Tennessee Mountain Stories

Fall Revivals and Protracted Meetings

Well we’ve been in revival this week at Calvary Baptist Church. We had a visiting evangelist and a Pandemic-affected crowd. Yet The Holy Spirit was neither afraid of the gathering, nor was He surprised by the attendance. He bountifully blessed all who managed to be there.

Brush arbor.jpg

As always during these meetings, I am reminded both of revivals during my childhood as well as those I’ve studied. So, I wanted to share again with you the thoughts I had during last years “protracted meeting”. That article was written just before I released Gracies’s Babies so there are references to the revival story I told there. I don’t have another book coming out this winter, but you can look for revival stories in most of them because these annual meetings were both a fixture of the harvest season on the mountain and a great gathering place and time.

Brother John Van Gelderen spoke to us this week and afterward he shared with me the idea to research and re-tell some of the historic Tennessee revivals. It’s a great idea that I intend to pursue - so stay tuned for those articles.

And that leads me to think that you readers may have been in some fine meetings as well and have stories to tell about them. Please click “comments” below and SHARE!

The following story includes a link or two from Callie Melton’s writings so I hope you’ll enjoy those:


My church has been in revival this week and coincidentally there’s also a revival meeting in the early chapters of Gracie’s Babies.  So, as we met an evangelist and prayed for the Spirit to move, my mind had already been on a “protracted meeting” and I couldn’t help but make a mental comparison.

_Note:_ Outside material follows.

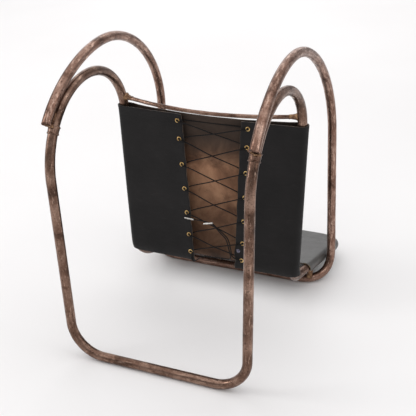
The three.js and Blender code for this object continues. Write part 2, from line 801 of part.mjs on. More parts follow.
// One half of a criss-cross lace. It starts behind the first row's eyelet on one side.
function zigzag(sling, rows, firstSide, crossingLift) {
  const strand = new Strand(sling);
  let side = firstSide;
  rows.forEach((row, i) => {
    const other = side === 'left' ? 'right' : 'left';
    const towardsGap = side === 'left' ? 1 : -1;
    const next = rows[i + 1];
    threadEyelet(strand, row[side], row.station, towardsGap, next ? next.station : row.station);
    if (!next) return;
    const behind = -LEATHER - LACE_R - 1.2;
    const edge = side === 'left' ? sling.leftEdge(row.station) : sling.rightEdge(row.station);
    const farEdge = side === 'left' ? sling.rightEdge(next.station) : sling.leftEdge(next.station);
    const spread = next[other] - row[side];
    const stationAt = (s) => lerp(row.station, next.station, (s - row[side]) / spread);
    const overEdge = edge + towardsGap * 2.5;
    const middle = (edge + farEdge) / 2;
    const underEdge = farEdge - towardsGap * 2;
    strand.over(overEdge, stationAt(overEdge), 0.6);
    strand.over(middle, stationAt(middle), crossingLift);
    strand.over(underEdge, stationAt(underEdge), behind);
    side = other;
  });
  return strand;
}

function cord(points, stepsPerSpan) {
  const curve = new THREE.CatmullRomCurve3(points, false, 'centripetal');
  const count = (points.length - 1) * stepsPerSpan;
  return new SteppedPath([[curve, count]]);
}

function addSeatLace() {
  const rows = seatEyelets();
  const first = zigzag(seatSling, rows, 'left', 0.4);
  const second = zigzag(seatSling, rows, 'right', -2.2);
  const points = [...first.reversed().points, ...second.points];
  add('seat_lace', rodAlong(cord(points, 1), LACE_R, 6), laceBlack);
}

function tailPoints(shift) {
  const strand = new Strand(backSling);
  strand.over(-41 + shift, 97, 3.2 + shift);
  strand.over(-38 + shift, 113, 4.4 + shift);
  strand.over(-33.5 + shift, 129.5, 5 + shift);
  strand.over(-25 + shift, 138, 4.6 + shift);
  strand.over(-15 + shift, 145.5 + shift, 4.2 + shift);
  strand.over(-6, 152 + shift, 3.8 + shift);
  return strand.points;
}

function addAglet(name, from, to) {
  const inwards = from.clone().sub(to).normalize();
  const mouth = from.clone().addScaledVector(inwards, -4 * GAP);
  const tip = mouth.clone().addScaledVector(inwards, -AGLET_LENGTH);
  add(name, straightRod(mouth, tip, AGLET_R, 10), tipSteel);
}

// The back lace: both ends come up from the bottom left and lie across the gap.
function addBackLace() {
  const rows = backEyelets();
  const first = zigzag(backSling, rows, 'left', 0.5);
  const second = zigzag(backSling, rows, 'right', -2.1);
  const longTail = new Strand(backSling);
  longTail.over(14, 153.5, 2.6);
  longTail.over(30, 153.5, 2.4);
  const longTip = overFlap(backSling, 50, 154.5, 2.4).point;
  const shortTip = overFlap(backSling, 9, 150.8, 6.4).point;
  const firstEnd = [...tailPoints(0), ...longTail.points];
  const round = new Strand(backSling);
  round.over(36, 78, 2.4);
  round.over(33.5, 69.5, 0.5);
  round.over(29, 68.5, -4.2);
  round.over(20, 79, -5);
  round.over(-12, 84, -4.6);
  round.over(-33, 88, -1.6);
  const secondEnd = [...round.points, ...tailPoints(2.4)];
  const points = [
    ...firstEnd.reverse(),
    ...first.reversed().points,
    ...second.points,
    ...secondEnd,
  ];
  add('back_lace', rodAlong(cord(points, 1), LACE_R, 6), laceBlack);
  addAglet('lace_tip_long', points[0], longTip);
  addAglet('lace_tip_short', points.at(-1), shortTip);
}

// A domed stud near the lower corner of the left flap.
function addStud() {
  const { point, normal } = overFlap(backSling, -50, 108, GAP);
  const profile = [
    new THREE.Vector2(0, 0),
    new THREE.Vector2(STUD_R, 0),
    new THREE.Vector2(STUD_R * 0.9, 1.2),
    new THREE.Vector2(STUD_R * 0.55, 2.1),
    new THREE.Vector2(0, 2.4),
  ];
  const dome = new THREE.LatheGeometry(profile, 14);
  dome.applyQuaternion(new THREE.Quaternion().setFromUnitVectors(new THREE.Vector3(0, 1, 0), normal));
  dome.translate(point.x, point.y, point.z);
  add('flap_stud', dome, blackEnamel);
}

// ---------------------------------------------------------------- build

addTubes();
addCouplings();
addBrazeBeads();
addCrossRod();
addStruts();
addSling('back', backSling, backEyelets());
addSling('seat', seatSling, seatEyelets());
addSeatHem();
addSeatLace();
addBackLace();
addStud();

export default rack;
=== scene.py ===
"""A magazine rack of bent copper tube with a laced leather back and a leather seat."""
import math

import bpy
from mathutils import Matrix, Vector, noise


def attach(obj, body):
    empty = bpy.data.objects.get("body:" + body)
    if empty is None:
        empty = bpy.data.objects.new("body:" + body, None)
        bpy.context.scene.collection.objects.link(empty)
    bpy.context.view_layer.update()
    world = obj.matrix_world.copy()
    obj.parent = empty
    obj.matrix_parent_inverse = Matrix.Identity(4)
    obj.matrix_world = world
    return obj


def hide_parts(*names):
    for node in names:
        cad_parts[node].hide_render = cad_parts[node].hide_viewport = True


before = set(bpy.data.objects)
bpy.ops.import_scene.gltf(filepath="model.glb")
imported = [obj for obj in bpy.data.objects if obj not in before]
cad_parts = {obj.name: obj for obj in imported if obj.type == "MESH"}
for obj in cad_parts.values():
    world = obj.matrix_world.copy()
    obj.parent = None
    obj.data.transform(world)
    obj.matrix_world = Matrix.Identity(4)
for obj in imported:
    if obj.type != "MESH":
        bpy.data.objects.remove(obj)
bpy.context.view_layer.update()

MM = 0.001

# ---------------------------------------------------------------- dimensions, in millimetres
# "Depth" is measured forwards (towards -Y) from the axis of the rear floor bar.

TUBE_R = 7.5
TUBE_BORE_R = 6.4
REAR_Y = 224

LEG_FOOT_X = 145
LEG_CORNER_R = 52
LEG_TOP = (6.5, 300)
ARCH_X = 151.9
ARCH_PLANE_Z = 337
ARCH_TOP = (128, 420)
SHOULDER_HANDLE = 67
COLLAR_AT = 0.384         # how far up the rear shoulder the leg meets the inner frame
COLLAR_LENGTH = 13
ARCH_BEAD_RADII = (4.6, 5.6, 9.5)
# Filler at a cut end: turn round the tube in radians, size.
END_LUMPS = ((-0.75, 2.4), (-0.15, 2.8), (0.55, 2.5), (1.1, 1.9))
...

You may recall in some of the writings by Callie Melton that I shared here last year, she talked about preachers coming into the neighborhood to hold “protracted meetings” – I like that term.  I guess that while we schedule special gospel meetings for 3-5 days they opened a revival and kept it open so long as the Spirit was moving.  And the Spirit did not disappoint in many of those meetings. 

Meeting in brush arbors or hot church houses, the crowd would often be standing room only.  Families walked, rode a mule or drove rough wagons sometimes for hours to attend.  Even in the 1980’s I remember revival meetings that were standing room only, and we didn’t have air conditioning for those August dates either. 

Today we’ll drive to church on smoothly paved roads in temperature controlled cars, sit in cool sanctuaries on padded seats.  There will be electric lights so no matter how late the preacher holds you, there’s little chance you’ll be sitting in the dark and a sound system ensures even those in the back of the building clearly hear the sermon.  Yet we’ll be lucky to have half the seats filled (okay that statement was void of any faith, wasn’t it?)

In the upcoming book, the Clear Creek Baptist Church hosts a traveling evangelist who preaches for a full week.  Gracie, the book’s protagonist, has to miss the first meeting as she attends a sick neighbor.  While she’s deeply blessed to be at the bedside there’s a pang of regret at missing the revival service – and all the action her sister comes home to report.  Not to fear though, Gracie and her family will make it to every other meeting that week as will young people from all of the surrounding communities.  It’s clear that the Bible lessons are only part of what those teens want from the services yet they eagerly participate in that part as well as the fellowship with old and new friends alike.

In fact, the meetings of old truly did revive those attending.  I’m not sure what’s changed in our crowds or our hearts since then but I sure wish we could get back to something close to the spirit of those protracted meetings.